Re: [PATCH v6] fs: Improve eventpoll logging to stop indicting timerfd

From: Isaac Manjarres
Date: Tue Jul 09 2024 - 17:05:02 EST


On Thu, Jul 04, 2024 at 04:03:59PM +0200, Christian Brauner wrote:
> On Wed, Jul 03, 2024 at 02:43:14PM GMT, Isaac J. Manjarres wrote:
> > From: Manish Varma <varmam@xxxxxxxxxx>
> >
> > We'll often see aborted suspend operations that look like:
> >
> > PM: suspend entry 2024-07-03 15:55:15.372419634 UTC
> > PM: PM: Pending Wakeup Sources: [timerfd]
> > Abort: Pending Wakeup Sources: [timerfd]
> > PM: suspend exit 2024-07-03 15:55:15.445281857 UTC
> >
> > From this, it seems a timerfd caused the abort, but that can be
> > confusing, as timerfds don't create wakeup sources. However,
> > eventpoll can, and when it does, it names them after the underlying
> > file descriptor. Unfortunately, all the file descriptors are called
> > "[timerfd]", and a system may have many timerfds, so this isn't very
> > useful to debug what's going on to cause the suspend to abort.
> >
> > To improve this, change the way eventpoll wakeup sources are named:
> >
> > 1) The top-level per-process eventpoll wakeup source is now named
> > "epollN:P" (instead of just "eventpoll"), where N is a unique ID token,
> > and P is the PID of the creating process.
> >
> > 2) Individual eventpoll item wakeup sources are now named
> > "epollitemN:P.F", where N is a unique ID token, P is PID of the creating
> > process, and F is the name of the underlying file descriptor.
>
> Fyi, that PID is meaningless or even actively misleading in the face of
> pid namespaces. And since such wakeups seem to be registered in sysfs
> globally they are visible to all containers. That means a container will
> now see some timerfd wakeup source with a PID that might just accidently
> correspond to a process inside the container. Which in turn also means
Thanks for your feedback on this, Christian.
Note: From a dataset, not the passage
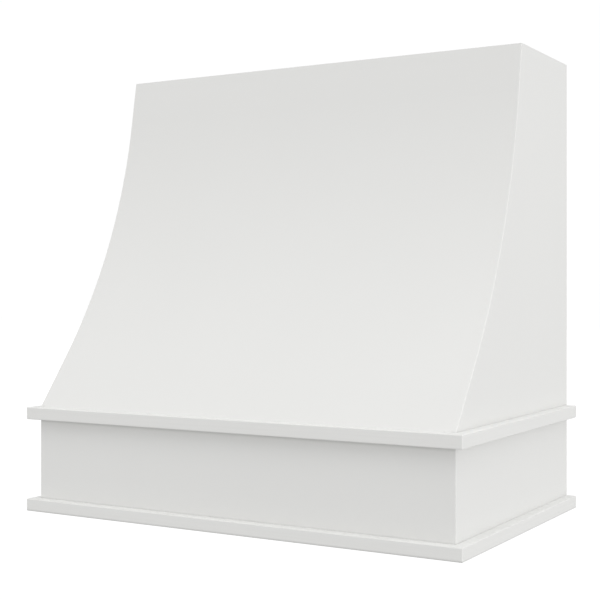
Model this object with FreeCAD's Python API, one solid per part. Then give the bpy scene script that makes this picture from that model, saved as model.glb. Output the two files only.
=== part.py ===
import FreeCAD, Part
import math
import os

# A painted wooden cover for a kitchen range hood, hung on a wall over the cooker. It has flat
# sides, a front that sweeps out in a concave curve, and a straight apron between two square
# block trims. It is an open shell: the blower insert goes up through the underside, and the
# duct leaves through the top.
#
# Lengths are in millimetres. X runs to the right, Y towards the wall and Z up. The origin is on
# the wall, in the middle of the width, level with the underside. "Depth" is measured from the
# wall, so a depth of d lies at Y = -d.

Vector = FreeCAD.Vector

# ---- overall sizes ----
body_width = 914.4
hood_height = 914.4
apron_depth = 578.0
top_depth = 265.0

# ---- front curve: straight at the top, one tangent arc, straight again at the foot ----
top_slope = 9.5  # degrees from upright
top_straight = 96.0
foot_straight = 130.0

# ---- stock ----
board = 19.05
skin_thickness = 6.35
edge_round = 2.0

# ---- block trims ----
trim_projection = 20.0
trim_height = 24.5
trim_round = 2.0
upper_trim_bottom = 186.0
seam_lap = 4.0  # how far the upper trim reaches below the seam that it covers

# ---- body frame ----
rabbet_width = 9.5
rib_count = 2
rib_width = 63.5
top_rail_height = 63.5
body_back_rail_height = 76.2
joining_strip_height = 63.5

# ---- hanging on the wall ----
hanging_rail_height = 95.0
wall_cleat_height = 88.9
cleat_bevel = 45.0  # degrees
cleat_end_gap = 6.0
stud_spacing = 406.4
wall_hole_radius = 2.75
wall_hole_rows = 38.1

# ---- apron box ----
apron_back_rail_height = 114.3
locking_hole_height = 82.5
ledger_recess = 12.7
ledger_height = 38.1
corner_block_leg = 38.1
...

With regards to this
scenario: would it be useful to use a namespace ID, along with the PID,
to uniquely identify the process? If not, do you have a suggestion for
this?

I understand that the proposed naming scheme has a chance of causing
collisions, however, it is still an improvement over the existing
naming scheme in terms of being able to attribute wakeups to a
particular application.

> you're leaking the info about the creating process into the container.
> IOW, if PID 1 ends up registering some wakeup source the container gets
> to know about it.
Is there a general security concern about this? If not, can you please
elaborate why this is a problem?

Thanks,
Isaac